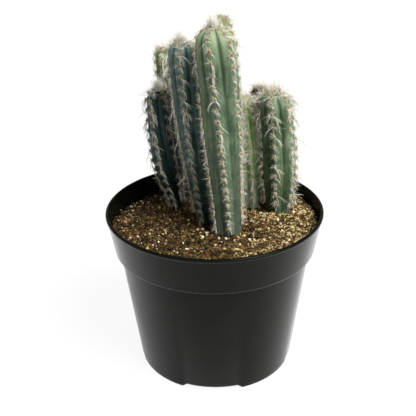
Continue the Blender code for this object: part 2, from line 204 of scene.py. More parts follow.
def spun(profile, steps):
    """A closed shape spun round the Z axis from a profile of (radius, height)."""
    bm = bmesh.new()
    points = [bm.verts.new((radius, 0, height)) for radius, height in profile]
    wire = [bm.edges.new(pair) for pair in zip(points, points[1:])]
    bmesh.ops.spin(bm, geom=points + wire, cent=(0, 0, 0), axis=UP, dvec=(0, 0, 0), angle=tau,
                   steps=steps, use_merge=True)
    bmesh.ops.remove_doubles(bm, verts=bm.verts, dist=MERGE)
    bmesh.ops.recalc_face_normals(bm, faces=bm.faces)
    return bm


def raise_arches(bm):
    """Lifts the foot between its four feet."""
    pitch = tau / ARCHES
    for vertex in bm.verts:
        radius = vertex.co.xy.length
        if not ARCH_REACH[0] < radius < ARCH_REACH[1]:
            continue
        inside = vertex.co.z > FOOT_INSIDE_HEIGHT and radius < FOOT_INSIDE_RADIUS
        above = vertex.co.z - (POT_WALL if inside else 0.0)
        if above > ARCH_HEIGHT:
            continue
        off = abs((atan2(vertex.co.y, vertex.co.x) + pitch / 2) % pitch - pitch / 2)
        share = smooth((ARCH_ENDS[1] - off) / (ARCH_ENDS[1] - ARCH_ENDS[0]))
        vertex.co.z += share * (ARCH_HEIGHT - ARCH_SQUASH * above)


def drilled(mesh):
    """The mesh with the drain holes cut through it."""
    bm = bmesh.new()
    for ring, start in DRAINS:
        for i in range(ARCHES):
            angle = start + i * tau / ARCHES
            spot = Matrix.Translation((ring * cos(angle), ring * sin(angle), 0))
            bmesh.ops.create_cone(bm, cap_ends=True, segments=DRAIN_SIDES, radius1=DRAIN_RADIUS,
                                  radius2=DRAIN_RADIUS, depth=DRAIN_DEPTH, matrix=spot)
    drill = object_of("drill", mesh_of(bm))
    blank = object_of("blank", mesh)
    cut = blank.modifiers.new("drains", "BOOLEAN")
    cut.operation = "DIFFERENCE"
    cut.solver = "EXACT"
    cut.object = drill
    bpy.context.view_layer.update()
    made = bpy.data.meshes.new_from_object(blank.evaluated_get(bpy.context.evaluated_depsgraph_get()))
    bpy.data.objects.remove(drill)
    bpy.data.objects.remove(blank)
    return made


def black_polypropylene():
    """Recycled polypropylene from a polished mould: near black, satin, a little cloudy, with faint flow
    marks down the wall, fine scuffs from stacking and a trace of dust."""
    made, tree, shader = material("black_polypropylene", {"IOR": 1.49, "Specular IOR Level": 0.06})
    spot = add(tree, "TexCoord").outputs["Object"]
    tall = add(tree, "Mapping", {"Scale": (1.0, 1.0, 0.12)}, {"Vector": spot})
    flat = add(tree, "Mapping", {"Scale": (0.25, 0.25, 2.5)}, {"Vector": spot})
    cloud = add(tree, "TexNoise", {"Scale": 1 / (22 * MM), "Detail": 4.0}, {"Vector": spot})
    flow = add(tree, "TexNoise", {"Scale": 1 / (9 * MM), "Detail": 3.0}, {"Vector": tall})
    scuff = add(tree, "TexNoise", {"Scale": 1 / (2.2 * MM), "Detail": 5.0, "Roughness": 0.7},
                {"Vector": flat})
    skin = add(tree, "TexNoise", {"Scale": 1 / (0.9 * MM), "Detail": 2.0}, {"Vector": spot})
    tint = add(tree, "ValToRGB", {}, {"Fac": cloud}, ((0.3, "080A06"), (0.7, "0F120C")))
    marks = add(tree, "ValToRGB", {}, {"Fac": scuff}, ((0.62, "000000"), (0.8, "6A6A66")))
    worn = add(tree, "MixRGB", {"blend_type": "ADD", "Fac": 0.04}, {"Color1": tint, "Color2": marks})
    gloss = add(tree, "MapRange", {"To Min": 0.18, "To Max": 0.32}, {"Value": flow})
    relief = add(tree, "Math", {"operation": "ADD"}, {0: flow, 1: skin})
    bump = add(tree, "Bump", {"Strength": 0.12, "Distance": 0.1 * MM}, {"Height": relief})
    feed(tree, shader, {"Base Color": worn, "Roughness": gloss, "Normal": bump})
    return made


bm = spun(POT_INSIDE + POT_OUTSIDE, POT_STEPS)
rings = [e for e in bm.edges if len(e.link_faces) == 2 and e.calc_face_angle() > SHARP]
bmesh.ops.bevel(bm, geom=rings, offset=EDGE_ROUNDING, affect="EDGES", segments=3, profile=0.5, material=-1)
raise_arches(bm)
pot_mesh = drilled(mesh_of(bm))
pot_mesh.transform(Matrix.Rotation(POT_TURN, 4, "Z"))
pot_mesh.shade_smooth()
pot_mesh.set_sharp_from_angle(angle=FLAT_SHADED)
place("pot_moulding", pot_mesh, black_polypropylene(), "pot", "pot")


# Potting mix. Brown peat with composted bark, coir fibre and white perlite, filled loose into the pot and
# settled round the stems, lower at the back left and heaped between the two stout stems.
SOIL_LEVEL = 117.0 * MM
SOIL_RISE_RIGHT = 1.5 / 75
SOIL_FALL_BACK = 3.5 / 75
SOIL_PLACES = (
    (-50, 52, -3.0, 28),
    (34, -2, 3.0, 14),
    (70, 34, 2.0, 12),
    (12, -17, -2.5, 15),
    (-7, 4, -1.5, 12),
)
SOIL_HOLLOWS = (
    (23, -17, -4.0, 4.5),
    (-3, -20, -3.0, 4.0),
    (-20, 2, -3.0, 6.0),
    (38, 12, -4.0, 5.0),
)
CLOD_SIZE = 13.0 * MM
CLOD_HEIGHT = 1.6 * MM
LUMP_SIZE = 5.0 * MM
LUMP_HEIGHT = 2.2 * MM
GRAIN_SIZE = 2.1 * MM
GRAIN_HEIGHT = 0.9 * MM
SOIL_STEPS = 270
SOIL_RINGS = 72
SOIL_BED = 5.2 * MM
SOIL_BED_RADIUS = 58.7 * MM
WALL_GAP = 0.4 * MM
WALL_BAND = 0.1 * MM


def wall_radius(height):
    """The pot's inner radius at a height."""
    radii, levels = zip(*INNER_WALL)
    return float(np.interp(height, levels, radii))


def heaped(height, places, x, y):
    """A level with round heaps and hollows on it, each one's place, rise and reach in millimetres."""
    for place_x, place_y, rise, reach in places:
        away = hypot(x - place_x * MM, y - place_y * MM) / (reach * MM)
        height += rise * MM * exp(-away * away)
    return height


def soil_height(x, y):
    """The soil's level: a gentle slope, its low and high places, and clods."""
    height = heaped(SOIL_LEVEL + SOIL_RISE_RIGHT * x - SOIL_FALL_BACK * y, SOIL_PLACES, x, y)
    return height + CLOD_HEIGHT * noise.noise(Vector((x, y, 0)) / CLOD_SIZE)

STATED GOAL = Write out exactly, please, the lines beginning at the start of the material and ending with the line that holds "vertex.co.z += share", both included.

SOLUTION FOR THIS EXERCISE =
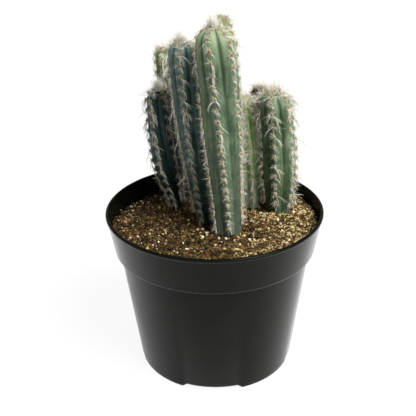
Continue the Blender code for this object: part 2, from line 204 of scene.py. More parts follow.
def spun(profile, steps):
    """A closed shape spun round the Z axis from a profile of (radius, height)."""
    bm = bmesh.new()
    points = [bm.verts.new((radius, 0, height)) for radius, height in profile]
    wire = [bm.edges.new(pair) for pair in zip(points, points[1:])]
    bmesh.ops.spin(bm, geom=points + wire, cent=(0, 0, 0), axis=UP, dvec=(0, 0, 0), angle=tau,
                   steps=steps, use_merge=True)
    bmesh.ops.remove_doubles(bm, verts=bm.verts, dist=MERGE)
    bmesh.ops.recalc_face_normals(bm, faces=bm.faces)
    return bm


def raise_arches(bm):
    """Lifts the foot between its four feet."""
    pitch = tau / ARCHES
    for vertex in bm.verts:
        radius = vertex.co.xy.length
        if not ARCH_REACH[0] < radius < ARCH_REACH[1]:
            continue
        inside = vertex.co.z > FOOT_INSIDE_HEIGHT and radius < FOOT_INSIDE_RADIUS
        above = vertex.co.z - (POT_WALL if inside else 0.0)
        if above > ARCH_HEIGHT:
            continue
        off = abs((atan2(vertex.co.y, vertex.co.x) + pitch / 2) % pitch - pitch / 2)
        share = smooth((ARCH_ENDS[1] - off) / (ARCH_ENDS[1] - ARCH_ENDS[0]))
        vertex.co.z += share * (ARCH_HEIGHT - ARCH_SQUASH * above)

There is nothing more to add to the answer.